■ Stated task ■
Restate the complete material exactly.

=======

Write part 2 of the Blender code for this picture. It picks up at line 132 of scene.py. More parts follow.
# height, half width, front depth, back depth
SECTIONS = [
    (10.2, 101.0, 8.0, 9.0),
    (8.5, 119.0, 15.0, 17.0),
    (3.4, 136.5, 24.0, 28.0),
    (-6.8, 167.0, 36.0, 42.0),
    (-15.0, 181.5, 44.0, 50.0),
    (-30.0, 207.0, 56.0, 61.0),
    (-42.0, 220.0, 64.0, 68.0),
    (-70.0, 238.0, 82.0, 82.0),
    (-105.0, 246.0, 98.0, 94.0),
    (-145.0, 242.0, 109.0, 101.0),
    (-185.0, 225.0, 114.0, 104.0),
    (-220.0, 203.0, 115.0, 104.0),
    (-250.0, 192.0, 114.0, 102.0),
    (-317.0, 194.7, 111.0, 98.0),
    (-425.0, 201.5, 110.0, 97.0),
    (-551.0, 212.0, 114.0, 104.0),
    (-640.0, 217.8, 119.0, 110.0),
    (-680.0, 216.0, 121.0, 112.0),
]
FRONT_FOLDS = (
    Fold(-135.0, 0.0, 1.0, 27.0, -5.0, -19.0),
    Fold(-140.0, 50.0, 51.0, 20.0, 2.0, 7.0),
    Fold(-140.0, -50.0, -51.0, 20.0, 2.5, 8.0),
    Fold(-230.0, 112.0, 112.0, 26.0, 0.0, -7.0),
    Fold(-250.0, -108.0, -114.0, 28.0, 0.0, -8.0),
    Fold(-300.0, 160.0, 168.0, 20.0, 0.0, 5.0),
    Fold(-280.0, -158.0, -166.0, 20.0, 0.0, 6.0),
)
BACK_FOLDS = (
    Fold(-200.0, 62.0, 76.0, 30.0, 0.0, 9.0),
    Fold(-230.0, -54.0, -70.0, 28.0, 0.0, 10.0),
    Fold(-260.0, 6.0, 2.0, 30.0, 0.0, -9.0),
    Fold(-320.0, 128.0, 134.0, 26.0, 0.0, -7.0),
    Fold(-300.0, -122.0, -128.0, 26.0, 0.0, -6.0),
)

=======

■ Correct output ■
Write part 2 of the Blender code for this picture. It picks up at line 132 of scene.py. More parts follow.
# height, half width, front depth, back depth
SECTIONS = [
    (10.2, 101.0, 8.0, 9.0),
    (8.5, 119.0, 15.0, 17.0),
    (3.4, 136.5, 24.0, 28.0),
    (-6.8, 167.0, 36.0, 42.0),
    (-15.0, 181.5, 44.0, 50.0),
    (-30.0, 207.0, 56.0, 61.0),
    (-42.0, 220.0, 64.0, 68.0),
    (-70.0, 238.0, 82.0, 82.0),
    (-105.0, 246.0, 98.0, 94.0),
    (-145.0, 242.0, 109.0, 101.0),
    (-185.0, 225.0, 114.0, 104.0),
    (-220.0, 203.0, 115.0, 104.0),
    (-250.0, 192.0, 114.0, 102.0),
    (-317.0, 194.7, 111.0, 98.0),
    (-425.0, 201.5, 110.0, 97.0),
    (-551.0, 212.0, 114.0, 104.0),
    (-640.0, 217.8, 119.0, 110.0),
    (-680.0, 216.0, 121.0, 112.0),
]
FRONT_FOLDS = (
    Fold(-135.0, 0.0, 1.0, 27.0, -5.0, -19.0),
    Fold(-140.0, 50.0, 51.0, 20.0, 2.0, 7.0),
    Fold(-140.0, -50.0, -51.0, 20.0, 2.5, 8.0),
    Fold(-230.0, 112.0, 112.0, 26.0, 0.0, -7.0),
    Fold(-250.0, -108.0, -114.0, 28.0, 0.0, -8.0),
    Fold(-300.0, 160.0, 168.0, 20.0, 0.0, 5.0),
    Fold(-280.0, -158.0, -166.0, 20.0, 0.0, 6.0),
)
BACK_FOLDS = (
    Fold(-200.0, 62.0, 76.0, 30.0, 0.0, 9.0),
    Fold(-230.0, -54.0, -70.0, 28.0, 0.0, 10.0),
    Fold(-260.0, 6.0, 2.0, 30.0, 0.0, -9.0),
    Fold(-320.0, 128.0, 134.0, 26.0, 0.0, -7.0),
    Fold(-300.0, -122.0, -128.0, 26.0, 0.0, -6.0),
)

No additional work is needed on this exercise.